Centro Hispano expands services with new immigration attorney
COLUMBUS – Centro Hispano recently expanded its immigration services with the addition of Jeremy Roose, rural capacity building attorney from Immigrant Legal Center, on its legal team.
“A lot of what we do for individuals here is to help them secure their status but also to unify them with their families,” Roose said.
Immigration cases are uniquely different but the ultimate goal is to unite families, he said.
Heartland Workers Center, Immigrant Legal Center, Centro Hispano and Nebraska Appleseed teamed up with Justice For Our Neighbors Nebraska to be a part of the Rural Community Inclusion Project. The project works toward supplying immigration services in different rural communities in Nebraska.
Roose said each community has a different need so he is working on building up his understanding of the area to further tailor the services available. He said Columbus has a robust manufacturing industry, which drives the immigrant population.
Roose offers advice on immigration relief, as well as represent clients at the Department of Homeland Security and immigration court. He is currently working on his Nebraska license to represent clients at state courts, which is necessary for divorce, paternity and protection orders. In the meantime, there are other attorneys available from Immigrant Legal Center to service clients at state courts.
Roose is working closely with the existing paralegals at Centro Hispano. He is available every Mondays and Wednesdays.
Roose received his license in 2012 and started practicing law in Portland. He speaks basic Spanish and is proficient in Swahili.
“I started my own practice and I was able to experiment with different areas of law. I did family law, bankruptcy, immigration and I’ve always had a tie with immigration through my family,” he said. “Immigration is the most rewarding because, at the end of the day, everyone is better off.”
Roose has seen divorce cases that ruined the lives of not only the parents but also their children.
“Everybody just feels horrible,” he said.
Roose said he doesn’t have to worry about the security of his family when practicing immigration laws.
“My family is the most important thing there is and I know that’s for everybody,” he said. “So if I can help other people to have that security with their families, I have to do that.”
Throughout Roose’s career, he served clients who lost loved ones or had to flee their own country for safety. These cases only fueled his drive toward his goals to help the immigrant population.

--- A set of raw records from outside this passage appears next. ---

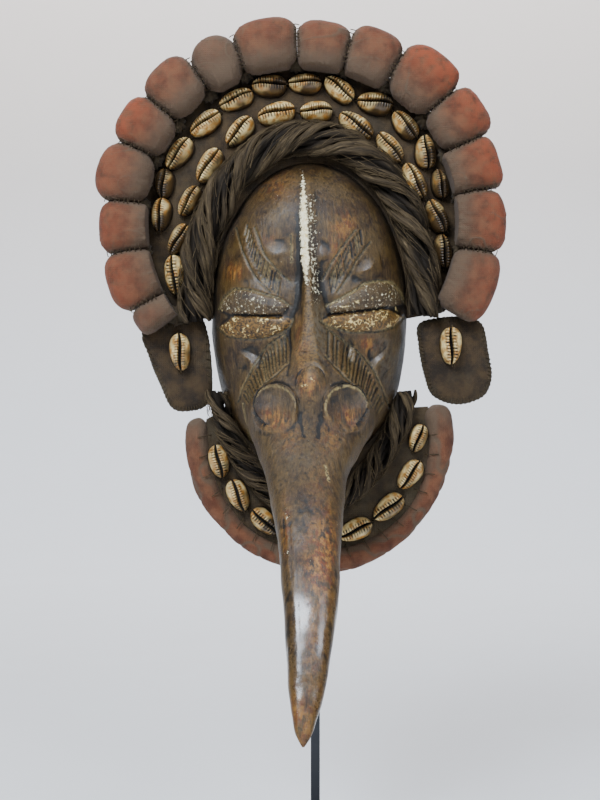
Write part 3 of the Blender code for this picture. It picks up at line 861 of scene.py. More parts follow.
@dataclass(frozen=True)
class Station:
    """The muzzle and beak at one height, all in metres."""

    height: float
    reach: float
    width: float
    thickness: float
    aside: float


STATIONS = tuple(
    Station(*row)
    for row in (
        (0.3280, 0.056, 0.0300, 0.0450, -0.0040),
        (0.3180, 0.070, 0.0540, 0.0600, -0.0040),
        (0.3090, 0.077, 0.0700, 0.0680, -0.0038),
        (0.2965, 0.085, 0.0770, 0.0720, -0.0034),
        (0.2820, 0.094, 0.0770, 0.0740, -0.0034),
        (0.2700, 0.103, 0.0650, 0.0700, -0.0046),
        (0.2535, 0.114, 0.0490, 0.0560, -0.0062),
        (0.2380, 0.125, 0.0435, 0.0460, -0.0056),
        (0.2206, 0.136, 0.0380, 0.0380, -0.0048),
        (0.1889, 0.154, 0.0320, 0.0290, -0.0042),
        (0.1582, 0.169, 0.0245, 0.0210, -0.0054),
        (0.1281, 0.181, 0.0140, 0.0115, -0.0074),
        (0.1180, 0.184, 0.0070, 0.0060, -0.0083),
        (0.1140, 0.185, 0.0012, 0.0010, -0.0085),
    )
)


def rim_share(x: np.ndarray, z: np.ndarray) -> np.ndarray:
    """How far out a place is on the way from the face's middle to the mask's rim.

    Args:
        x: sideways from the face's middle.
        z: up from the face's widest part.

    Returns:
        0 in the middle and 1 on the rim.
    """
    rise = np.where(z >= 0, FOREHEAD_RISE, CHIN_DROP)
    power = np.where(z >= 0, BROW_POWER, JAW_POWER)
    return (np.abs(x / FACE_HALF_WIDTH) ** power + np.abs(z / rise) ** power) ** (1.0 / power)


def blob(
    pixels: np.ndarray, across: float, down: float, wide: float, high: float, turn: float = 0.0
) -> np.ndarray:
    """A soft oval patch in the picture.

    Args:
        pixels: rows of across and down.
        across: middle across.
        down: middle down.
        wide: half width in pixels.
        high: half height in pixels.
        turn: degrees clockwise in the picture.

    Returns:
        1 in the middle, falling smoothly to 0 outside.
    """
    angle = math.radians(turn)
    dx, dy = pixels[:, 0] - across, pixels[:, 1] - down
    u = (dx * math.cos(angle) + dy * math.sin(angle)) / wide
    v = (dy * math.cos(angle) - dx * math.sin(angle)) / high
    return np.exp(-(u**2 + v**2))


LEFT_LID_TOP = ((219, 309), (224, 298), (234.4, 289), (249, 289.6), (263, 293.8), (278.6, 298), (290, 306))
LEFT_SLIT = ((234, 315.5), (250, 315.8), (266, 316.4), (280, 316.0))
LEFT_LID_BASE = ((293, 319), (291, 326), (278, 334), (262, 338.5), (246, 338.8), (228, 336), (218, 328))
RIGHT_LID_TOP = (
    (326, 306), (338, 300), (353, 291.7), (364, 284), (378, 280.8), (392, 283), (400, 291.7), (405.6, 304)
)
RIGHT_SLIT = ((330, 315.0), (340, 313.8), (354.3, 312), (370, 310.4), (386, 308.2))
RIGHT_LID_BASE = (
    (403.5, 317), (393.6, 326.8), (375.4, 331.7), (351.5, 331.7), (330.5, 326.8), (320.7, 321.2)
)


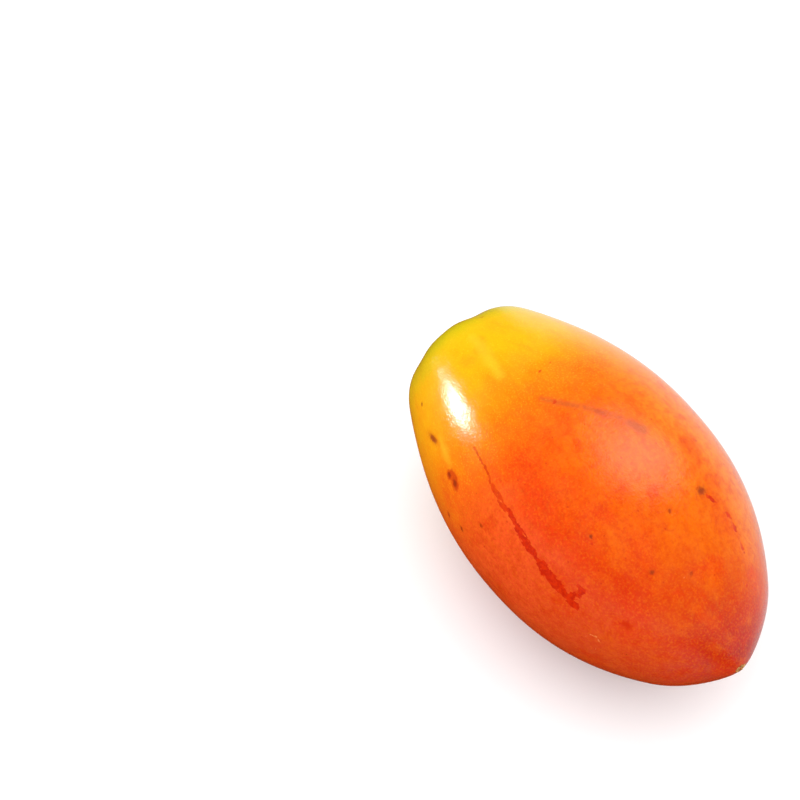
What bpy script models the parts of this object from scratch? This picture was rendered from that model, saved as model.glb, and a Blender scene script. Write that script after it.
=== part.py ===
"""A ripe tamarillo, as picked, lying on its side on a small flat spot.

The fruit is one solid: an egg shape turned about the X axis, with the stem end at -X and the blossom
end at +X. Soft lobes round the stem end show where the calyx sat. The fallen stalk has left a corky
scar there, and the flower's style has left a small dry nub at the blossom end.
Sizes are in millimetres and become metres where the mesh is made. Z is up. A turn is an angle round
the fruit's axis, from +Y towards +Z.
"""

import math

import bmesh
import bpy
from mathutils import Vector

MM = 0.001

# Driving dimensions, measured from the widest section of the fruit
HALF_WIDTH = 24.0
STEM_LENGTH = 41.1
BLOSSOM_LENGTH = 42.3
LENGTH = STEM_LENGTH + BLOSSOM_LENGTH

# Each flank narrows as 1 - (distance / reach) ** power, and its end closes with a rounded cap
STEM_REACH = 54.5
STEM_POWER = 2.0
STEM_CAP = 9.4
STEM_BLUNTNESS = 4.8
BLOSSOM_REACH = 47.4
BLOSSOM_POWER = 2.37
BLOSSOM_CAP = 10.0
BLOSSOM_BLUNTNESS = 2.8

# Lobes of the stem end: five broad ones with valleys between, and finer folds on them
LOBES = 5
LOBE_TURN = math.radians(45.0)
LOBE_DEPTH = 0.36
LOBE_FADE = 15.0
DEEPEST_VALLEY_TURN = math.radians(-10.0)
VALLEY_VARIETY = 0.85
CREST_HEIGHT = 0.29
CREST_PLACE = 5.0
CREST_WIDTH = 6.0
FOLD_DEPTH = 0.14
FOLD_FADE = 17.0
LOBES_FULL_RADIUS = 9.0

# A lip on each lobe, where the calyx pressed on the skin, and the dip beyond it
LIP_RADIUS = 6.7
LIP_WIDTH = 1.5
LIP_HEIGHT = 0.3
DIP_RADIUS = 9.2
DIP_WIDTH = 1.7
DIP_DEPTH = 0.2
SADDLE_RADIUS = 5.5
SADDLE_DEPTH = 0.5

# Corky scar of the stalk: a low disc with a hollow middle, in a narrow groove
SCAR_RADIUS = 4.2
SCAR_WAVE = 0.18
SCAR_HEIGHT = 0.35
SCAR_HOLLOW = 0.25
GROOVE_WIDTH = 0.35
GROOVE_DEPTH = 0.25

# Dry nub of the style at the blossom end
NUB_RADIUS = 1.2
NUB_HEIGHT = 0.35

# The stem end grew a little askew, so it leans towards one turn
END_TILT = 0.033
END_TILT_TURN = math.radians(270.0)
END_TILT_FADE = 14.0

# Slow unevenness of the whole body
OVAL_WARP = 0.19
OVAL_START = 1.28
OVAL_TWIST = 0.027
THREE_SIDED_WARP = 0.04
THREE_SIDED_START = 0.9
THREE_SIDED_TWIST = -0.043

# The underside is flattened this much where the fruit lies, which keeps it from rolling
FLAT_SAG = 0.45

# Mesh density
AROUND = 72
STEM_CAP_RINGS = 15
FLANK_RINGS = 22
BLOSSOM_CAP_RINGS = 9
DISC_SHARES = (0.35, 0.7, 0.92)
NUB_SHARES = (0.9, 0.5)

SKIN_COLOUR = (0.86, 0.17, 0.02, 1.0)
SKIN_ROUGHNESS = 0.28


def flank_radius(along):
    """Radius of the tapering flank, without its end caps, at a distance from the stem end."""
    offset = along - STEM_LENGTH
    if offset < 0:
        return HALF_WIDTH * (1 - (-offset / STEM_REACH) ** STEM_POWER)
    return HALF_WIDTH * (1 - (offset / BLOSSOM_REACH) ** BLOSSOM_POWER)


def cap_share(distance, cap, bluntness):
    """How far a cap has opened, from 0 at the end of the fruit to 1 where the flank takes over."""
    left = 1 - min(max(distance / cap, 0.0), 1.0)
    return math.sqrt(1 - left**bluntness)


def body_radius(along):
    """Radius of the plain turned body."""
    stem = cap_share(along, STEM_CAP, STEM_BLUNTNESS)
    blossom = cap_share(LENGTH - along, BLOSSOM_CAP, BLOSSOM_BLUNTNESS)
    return flank_radius(along) * stem * blossom


def body_normal(along):
    """Outward direction of the plain body, as its parts along the axis and away from the axis."""
    step = 0.02
    before = max(along - step, 0.0)
    after = min(along + step, LENGTH)
    rise = body_radius(after) - body_radius(before)
    run = after - before
    return -rise / math.hypot(rise, run), run / math.hypot(rise, run)


def bell(distance, width):
    return math.exp(-((distance / width) ** 2))


def calyx_relief(along, radius, turn):
    """Lobes, folds, lips and dips that the calyx left round the stem end."""
    crest = 0.5 + 0.5 * math.cos(LOBES * (turn - LOBE_TURN))
    fold = math.cos(2 * LOBES * (turn - LOBE_TURN))
    growth = min(radius / LOBES_FULL_RADIUS, 1.0)
    depth = LOBE_DEPTH * (1 + VALLEY_VARIETY * math.cos(turn - DEEPEST_VALLEY_TURN))
    height = -depth * (1 - crest) * growth * bell(along, LOBE_FADE)
    height -= FOLD_DEPTH * fold * growth * bell(along, FOLD_FADE)
    height += CREST_HEIGHT * crest * bell(along - CREST_PLACE, CREST_WIDTH)
    if along < STEM_CAP:
        height += LIP_HEIGHT * crest**2 * bell(radius - LIP_RADIUS, LIP_WIDTH)
        height -= DIP_DEPTH * crest**2 * bell(radius - DIP_RADIUS, DIP_WIDTH)
        height -= SADDLE_DEPTH * bell(radius, SADDLE_RADIUS)
    return height


def body_warp(along, radius, turn):
    """Slow unevenness that keeps the body from being perfectly round."""
    oval = OVAL_WARP * math.sin(2 * turn + OVAL_START + OVAL_TWIST * along)
    swing = THREE_SIDED_START + THREE_SIDED_TWIST * along
    three_sided = THREE_SIDED_WARP * math.sin(3 * turn + swing)
    return (oval + three_sided) * radius / HALF_WIDTH


def skin_point(along, turn):
    radius = body_radius(along)
    height = calyx_relief(along, radius, turn) + body_warp(along, radius, turn)
    normal_along, normal_out = body_normal(along)
    out = radius + height * normal_out
    lean = END_TILT * out * math.cos(turn - END_TILT_TURN) * bell(along, END_TILT_FADE)
    return Vector((along + height * normal_along - lean, out * math.cos(turn), out * math.sin(turn)))


def cap_stations(end_radius, first_radius, cap, bluntness, count):
    """Distances from an end of the fruit that are evenly spaced round its cap, from first_radius on."""
    first = math.asin(first_radius / end_radius)
    angles = [first + (math.pi / 2 - first) * step / count for step in range(count)]
    return [cap * (1 - math.cos(angle) ** (2 / bluntness)) for angle in angles]


def skin_stations():
    """Distances along the axis of the skin's rings, from the stem scar to the style's nub."""
    scar_rim = SCAR_RADIUS + GROOVE_WIDTH
    stem = cap_stations(flank_radius(0), scar_rim, STEM_CAP, STEM_BLUNTNESS, STEM_CAP_RINGS)
    blossom = cap_stations(
        flank_radius(LENGTH), NUB_RADIUS, BLOSSOM_CAP, BLOSSOM_BLUNTNESS, BLOSSOM_CAP_RINGS
    )
    flank_length = LENGTH - STEM_CAP - BLOSSOM_CAP
    flank = [STEM_CAP + flank_length * step / FLANK_RINGS for step in range(FLANK_RINGS + 1)]
    return stem + flank + [LENGTH - distance for distance in reversed(blossom)]


def turns():
    return [2 * math.pi * step / AROUND for step in range(AROUND)]


def scar_point(share, height, turn):
    """A point of the corky disc, at a share of its radius and a height over the skin beside it."""
    edge = SCAR_RADIUS + SCAR_WAVE * math.sin(2 * turn) + SCAR_WAVE * math.cos(5 * turn) / 2
    beside = skin_point(skin_stations()[0], turn).x
    return Vector((beside - height, share * edge * math.cos(turn), share * edge * math.sin(turn)))


def scar_rings():
    """The hollow disc from its middle to its rim, and the foot of its rim in the groove."""
    disc = [
        [scar_point(share, SCAR_HEIGHT - SCAR_HOLLOW * (1 - share), turn) for turn in turns()]
        for share in DISC_SHARES
    ]
    return disc + [[scar_point(1.0, -GROOVE_DEPTH, turn) for turn in turns()]]


def nub_ring(share):
    height = NUB_HEIGHT * math.sqrt(1 - share**2)
    base = skin_point(skin_stations()[-1], 0.0).x
    out = share * NUB_RADIUS
    return [Vector((base + height, out * math.cos(turn), out * math.sin(turn))) for turn in turns()]


def fruit_rings():
    """All rings of the surface, from the middle of the scar to the tip of the nub."""
    skin = [[skin_point(along, turn) for turn in turns()] for along in skin_stations()]
    return scar_rings() + skin + [nub_ring(share) for share in NUB_SHARES]


def closed_mesh(rings):
    mesh = bmesh.new()
    loops = [[mesh.verts.new(point) for point in ring] for ring in rings]
    for near, far in zip(loops, loops[1:]):
        for step in range(AROUND):
            after = (step + 1) % AROUND
            mesh.faces.new((near[step], near[after], far[after], far[step]))
    mesh.faces.new(loops[0])
    mesh.faces.new(loops[-1])
    return mesh


def lay_on_flat_spot(mesh):
    """Cuts the lowest sliver off and closes the cut with one flat face. Returns the floor's height."""
    floor = min(vertex.co.z for vertex in mesh.verts) + FLAT_SAG
    everything = mesh.verts[:] + mesh.edges[:] + mesh.faces[:]
    cut = bmesh.ops.bisect_plane(
        mesh, geom=everything, plane_co=(0, 0, floor), plane_no=(0, 0, 1), clear_inner=True
    )
    rim = [item for item in cut["geom_cut"] if isinstance(item, bmesh.types.BMEdge)]
    bmesh.ops.contextual_create(mesh, geom=rim)
    bmesh.ops.recalc_face_normals(mesh, faces=mesh.faces)
    return floor


def middle_of(mesh, axis):
    places = [vertex.co[axis] for vertex in mesh.verts]
    return (min(places) + max(places)) / 2


def skin_material():
    material = bpy.data.materials.new("ripe_skin")
    material.use_nodes = True
    shader = material.node_tree.nodes["Principled BSDF"]
    shader.inputs["Base Color"].default_value = SKIN_COLOUR
    shader.inputs["Roughness"].default_value = SKIN_ROUGHNESS
    shader.inputs["Metallic"].default_value = 0.0
    return material


def build_fruit():
    mesh = closed_mesh(fruit_rings())
    floor = lay_on_flat_spot(mesh)
    origin = Vector((middle_of(mesh, 0), middle_of(mesh, 1), floor))
    bmesh.ops.translate(mesh, verts=mesh.verts, vec=-origin)
    bmesh.ops.scale(mesh, verts=mesh.verts, vec=(MM, MM, MM))
    data = bpy.data.meshes.new("fruit")
    mesh.to_mesh(data)
    mesh.free()
    data.materials.append(skin_material())
    data.shade_smooth()
    fruit = bpy.data.objects.new("fruit", data)
    bpy.context.scene.collection.objects.link(fruit)


def clear_scene():
    for old in list(bpy.data.objects):
        bpy.data.objects.remove(old)


clear_scene()
build_fruit()
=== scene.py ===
"""Looks for a ripe tamarillo that lies on its side, as picked.

The skin is one fine closed mesh with the fruit's lobes, calyx lips, slow unevenness and sunken spots.
The corky scar of the stalk and the dry remains of the style are pieces of their own, set into it.
Sizes are in millimetres and become metres where a mesh is made. Z is up, and +X points from the stem
end to the blossom end. "Along" is the distance from the stem end. A turn is an angle round the
fruit's axis, in degrees, from +Y towards +Z.
"""

import math

import bpy
import numpy as np
from mathutils import Matrix, Vector, noise


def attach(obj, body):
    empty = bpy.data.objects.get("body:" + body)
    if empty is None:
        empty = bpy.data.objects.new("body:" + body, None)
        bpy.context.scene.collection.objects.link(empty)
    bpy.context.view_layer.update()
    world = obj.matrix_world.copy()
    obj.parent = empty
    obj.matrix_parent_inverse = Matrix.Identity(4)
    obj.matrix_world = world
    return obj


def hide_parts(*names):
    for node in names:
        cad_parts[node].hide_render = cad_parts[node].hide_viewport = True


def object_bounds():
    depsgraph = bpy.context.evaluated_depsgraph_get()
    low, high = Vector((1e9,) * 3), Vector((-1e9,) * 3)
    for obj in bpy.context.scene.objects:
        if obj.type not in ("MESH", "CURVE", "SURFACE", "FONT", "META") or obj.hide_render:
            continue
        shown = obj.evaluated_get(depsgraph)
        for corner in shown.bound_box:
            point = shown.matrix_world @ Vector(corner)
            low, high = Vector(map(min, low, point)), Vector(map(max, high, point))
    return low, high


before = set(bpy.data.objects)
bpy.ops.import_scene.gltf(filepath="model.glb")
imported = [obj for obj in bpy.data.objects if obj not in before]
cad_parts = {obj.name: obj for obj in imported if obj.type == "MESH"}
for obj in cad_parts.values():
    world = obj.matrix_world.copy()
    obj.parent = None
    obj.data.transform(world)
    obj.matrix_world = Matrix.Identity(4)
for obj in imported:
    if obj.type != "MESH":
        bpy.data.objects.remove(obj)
cad_low, cad_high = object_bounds()

MM = 0.001

# Body, as the frame's solid has it, but with shallower folds
HALF_WIDTH = 24.0
STEM_LENGTH = 41.1
BLOSSOM_LENGTH = 42.3
LENGTH = STEM_LENGTH + BLOSSOM_LENGTH
STEM_REACH = 54.5
STEM_POWER = 2.0
STEM_CAP = 9.4
STEM_BLUNTNESS = 4.8
BLOSSOM_REACH = 47.4
BLOSSOM_POWER = 2.37
BLOSSOM_CAP = 10.0
BLOSSOM_BLUNTNESS = 2.8
LOBES = 5
LOBE_TURN = 45.0
LOBE_DEPTH = 0.36
LOBE_FADE = 15.0
DEEPEST_VALLEY_TURN = -10.0
VALLEY_VARIETY = 0.85
CREST_HEIGHT = 0.29
CREST_PLACE = 5.0
CREST_WIDTH = 6.0
FOLD_DEPTH = 0.05
FOLD_FADE = 17.0
LOBES_FULL_RADIUS = 9.0
LIP_RADIUS = 6.7
LIP_WIDTH = 1.5
LIP_HEIGHT = 0.3
DIP_RADIUS = 9.2
DIP_WIDTH = 1.7
DIP_DEPTH = 0.2
SADDLE_RADIUS = 5.5
SADDLE_DEPTH = 0.5
END_TILT = 0.033
END_TILT_TURN = 270.0
END_TILT_FADE = 14.0
OVAL_WARP = 0.19
OVAL_START = 1.28
OVAL_TWIST = 0.027
THREE_SIDED_WARP = 0.04
THREE_SIDED_START = 0.9
THREE_SIDED_TWIST = -0.043
FLAT_SAG = 0.45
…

Even as a professional, Roose finds the U.S. immigration systems difficult and complicated. He said the process becomes more of an obstacle for people who can’t speak English.
“I think immigrants need as much help as possible because their families are the most important thing and also to provide for their families,” he said.
Since his arrival in Columbus, Roose was amazed by the community and is excited to continue his practice.
“The team here is fantastic and I think there is already a lot of great things happening here and I am excited to be a part those,” he said.
For people who are looking for legal assistance, Roose advises them to seek help at the Nebraska Immigration Legal Assistance Hotline (NILAH), which is 1 (855) 307-6730. The hotline is run by paralegals fluent in English and Spanish, as well as 50 other language lines. To determine what immigration benefits they qualify for, applicants will be screened.
From there, immigration organizations such as Centro Hispano, Center for Legal Immigration Assistance and Catholic Charities proceed with the qualified cases.
“It’s a robust partnership,” Roose said.